■ **What to produce**: Set down the whole listing verbatim.

───

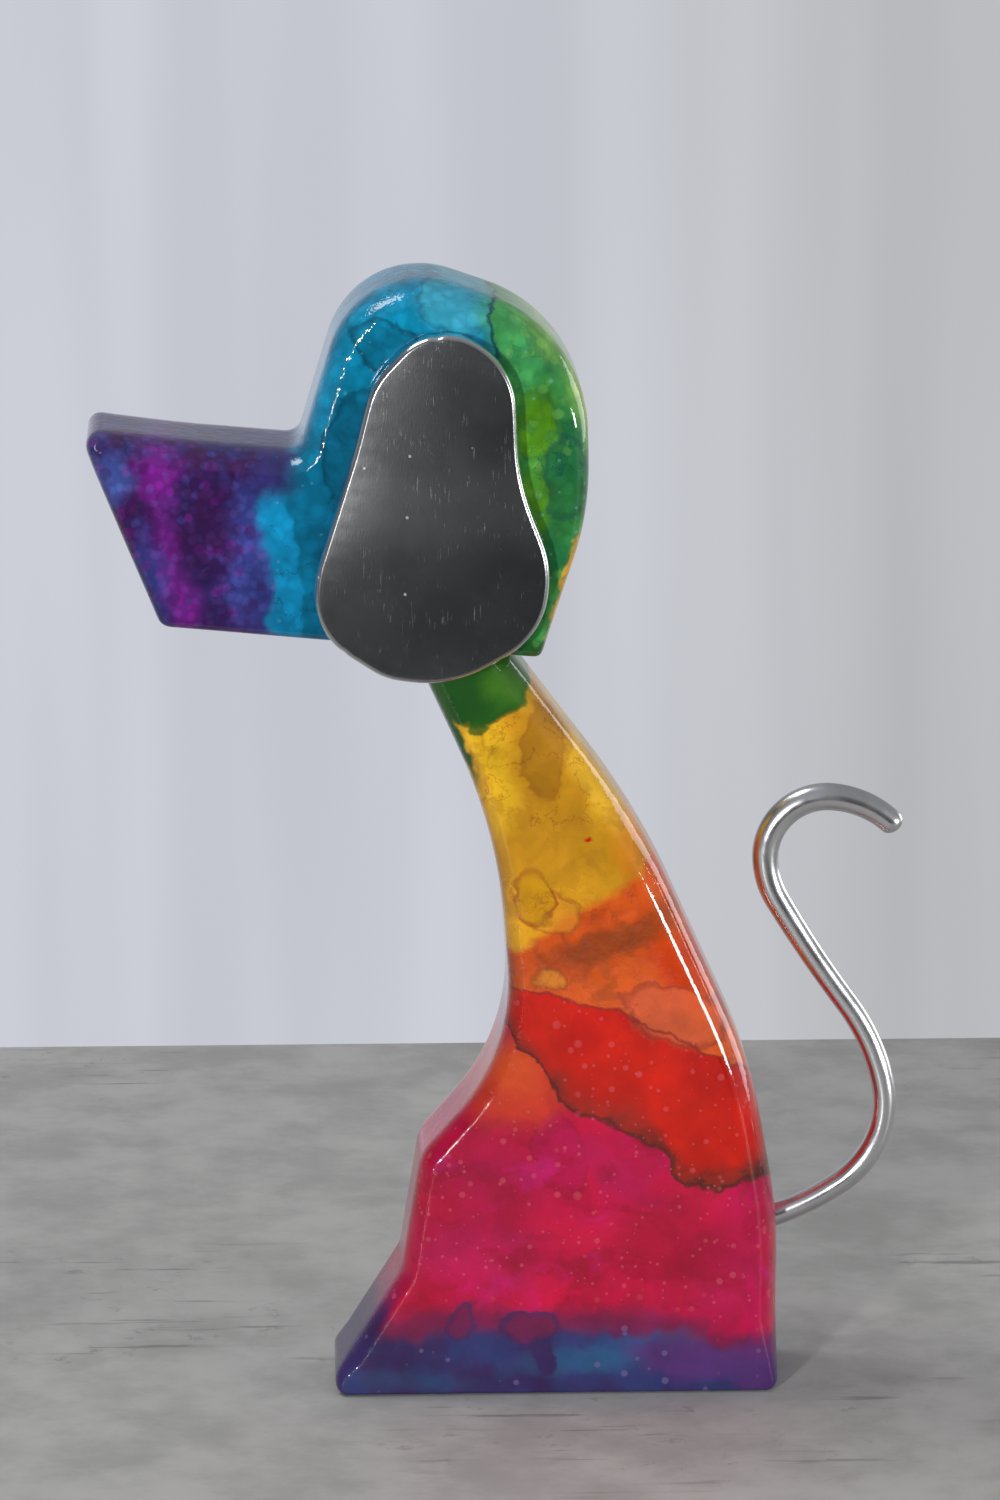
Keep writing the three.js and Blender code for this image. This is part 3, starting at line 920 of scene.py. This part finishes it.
def lay_yellow(coat):
    """Yellow throat and neck, stained with amber."""
    top = coat.ramp(coat.height_over(YELLOW_BORDER, 220), -2.6, 2.4)
    coat.lay(top, HONEY)
    gold = coat.both(top, coat.ramp(coat.noise(22, 4.0, at=coat.torn), 0.42, 0.6))
    coat.lay(coat.both(gold, 0.8), YELLOW)
    coat.pool(APRICOT, (-1, 133), (6.5, 6.5), soft=0.1, strength=0.6, line=(0.5, BURNT))
    coat.pool(MUSTARD, (-6, 138), (5.5, 8), soft=0.1, strength=0.8, line=(0.7, BURNT))
    coat.pool(ORANGE, (19.5, 149), (4.5, 13), turn=-24, soft=0.6, strength=0.5)
    coat.pool(AMBER, (6, 158), (10, 6), turn=-40, soft=0.6, strength=0.7)
    coat.pool(AMBER, (-12, 158), (6, 9), soft=0.6, strength=0.6)
    coat.pool(LEMON, (-18, 172), (6, 18), turn=-14, soft=0.5, strength=0.8)
    coat.pool(LEMON, (8, 174), (5.5, 22), turn=-22, soft=0.5, strength=0.6)
    coat.pool(AMBER, (-5, 176), (5.2, 13), turn=-4, soft=0.3, strength=0.85, line=(0.35, BURNT))
    coat.pool(AMBER, (-4, 147), (14, 5), soft=0.6, strength=0.55)
    coat.pool(RED, (7.7, 151.7), (0.9, 0.7), soft=0.5)
    stains = coat.ramp(coat.noise(10, 6.0, 0.65, at=coat.torn), 0.48, 0.6, end=0.6)
    coat.lay(coat.both(top, stains), AMBER)
    coat.veins(16, 0.012, 0.5, BURNT, share=top)


def lay_green(coat):
    """Green under the head and down the front of the neck."""
    coat.pool(LEAF, (-20, 198), (12.5, 15), turn=10, soft=0.06, line=(0.5, LEAF_LINE))
    coat.pool(FERN, (-14, 193), (6, 5), soft=0.7, strength=0.6)
    coat.pool(DARK_LEAF, (-26, 192), (5, 9), turn=-24, soft=0.6, strength=0.7)
    coat.pool(LEAF, (-20.5, 182.4), (3.0, 1.8), soft=0.2, strength=0.85)
    coat.pool(LEAF, (-33.5, 184), (6.5, 25), turn=-24, soft=0.12)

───

■ **Response for this exercise**:
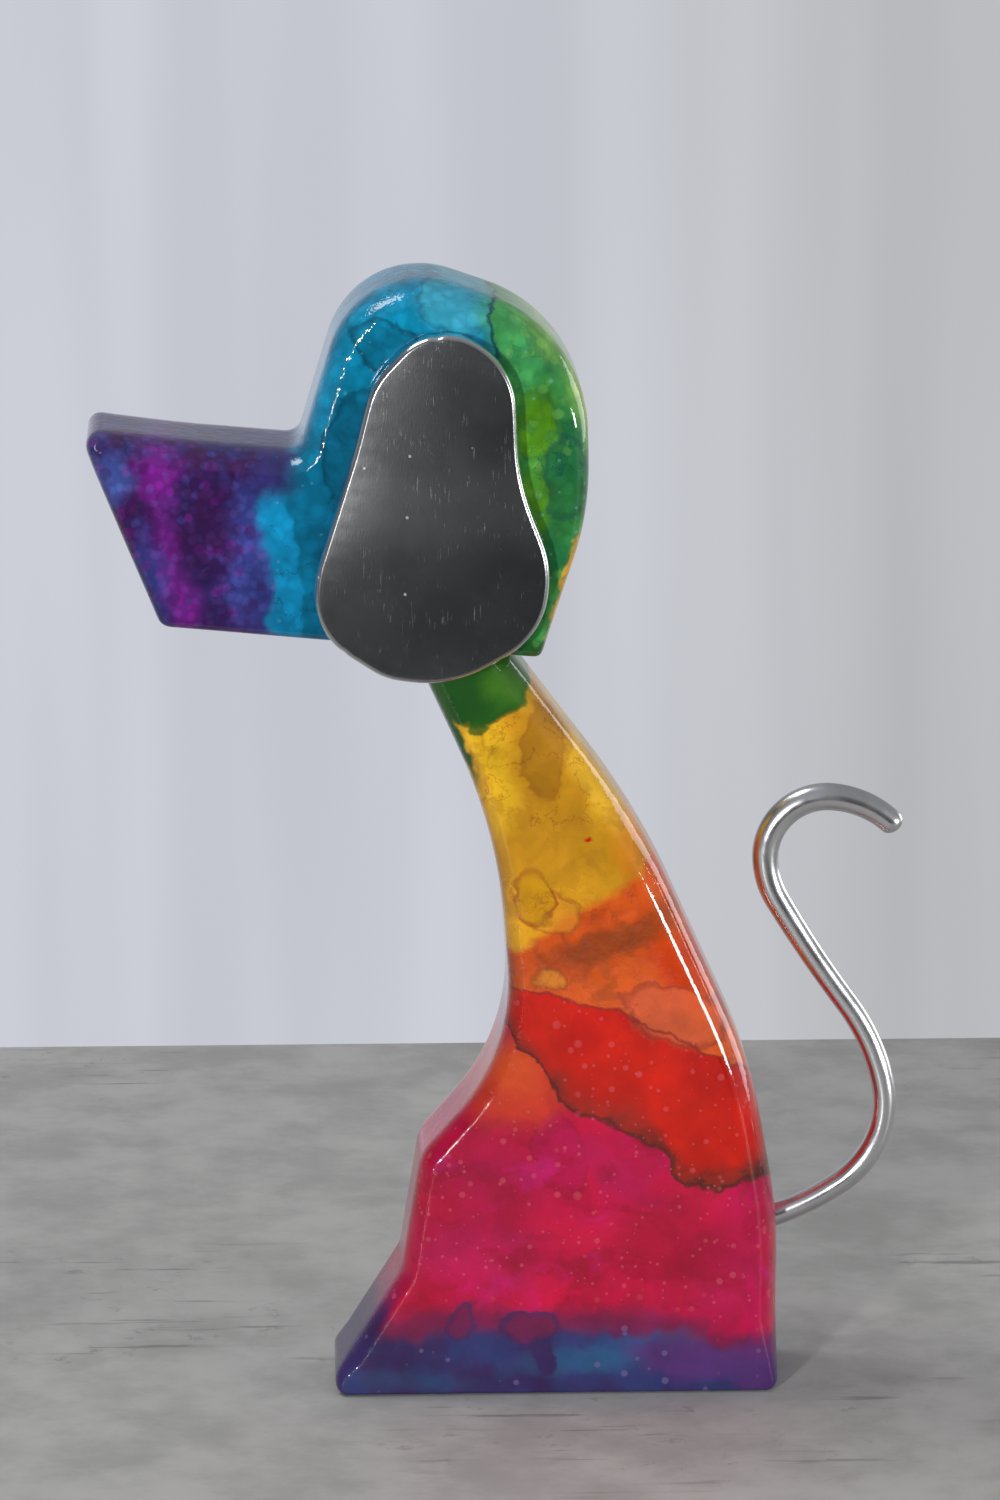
Keep writing the three.js and Blender code for this image. This is part 3, starting at line 920 of scene.py. This part finishes it.
def lay_yellow(coat):
    """Yellow throat and neck, stained with amber."""
    top = coat.ramp(coat.height_over(YELLOW_BORDER, 220), -2.6, 2.4)
    coat.lay(top, HONEY)
    gold = coat.both(top, coat.ramp(coat.noise(22, 4.0, at=coat.torn), 0.42, 0.6))
    coat.lay(coat.both(gold, 0.8), YELLOW)
    coat.pool(APRICOT, (-1, 133), (6.5, 6.5), soft=0.1, strength=0.6, line=(0.5, BURNT))
    coat.pool(MUSTARD, (-6, 138), (5.5, 8), soft=0.1, strength=0.8, line=(0.7, BURNT))
    coat.pool(ORANGE, (19.5, 149), (4.5, 13), turn=-24, soft=0.6, strength=0.5)
    coat.pool(AMBER, (6, 158), (10, 6), turn=-40, soft=0.6, strength=0.7)
    coat.pool(AMBER, (-12, 158), (6, 9), soft=0.6, strength=0.6)
    coat.pool(LEMON, (-18, 172), (6, 18), turn=-14, soft=0.5, strength=0.8)
    coat.pool(LEMON, (8, 174), (5.5, 22), turn=-22, soft=0.5, strength=0.6)
    coat.pool(AMBER, (-5, 176), (5.2, 13), turn=-4, soft=0.3, strength=0.85, line=(0.35, BURNT))
    coat.pool(AMBER, (-4, 147), (14, 5), soft=0.6, strength=0.55)
    coat.pool(RED, (7.7, 151.7), (0.9, 0.7), soft=0.5)
    stains = coat.ramp(coat.noise(10, 6.0, 0.65, at=coat.torn), 0.48, 0.6, end=0.6)
    coat.lay(coat.both(top, stains), AMBER)
    coat.veins(16, 0.012, 0.5, BURNT, share=top)


def lay_green(coat):
    """Green under the head and down the front of the neck."""
    coat.pool(LEAF, (-20, 198), (12.5, 15), turn=10, soft=0.06, line=(0.5, LEAF_LINE))
    coat.pool(FERN, (-14, 193), (6, 5), soft=0.7, strength=0.6)
    coat.pool(DARK_LEAF, (-26, 192), (5, 9), turn=-24, soft=0.6, strength=0.7)
    coat.pool(LEAF, (-20.5, 182.4), (3.0, 1.8), soft=0.2, strength=0.85)
    coat.pool(LEAF, (-33.5, 184), (6.5, 25), turn=-24, soft=0.12)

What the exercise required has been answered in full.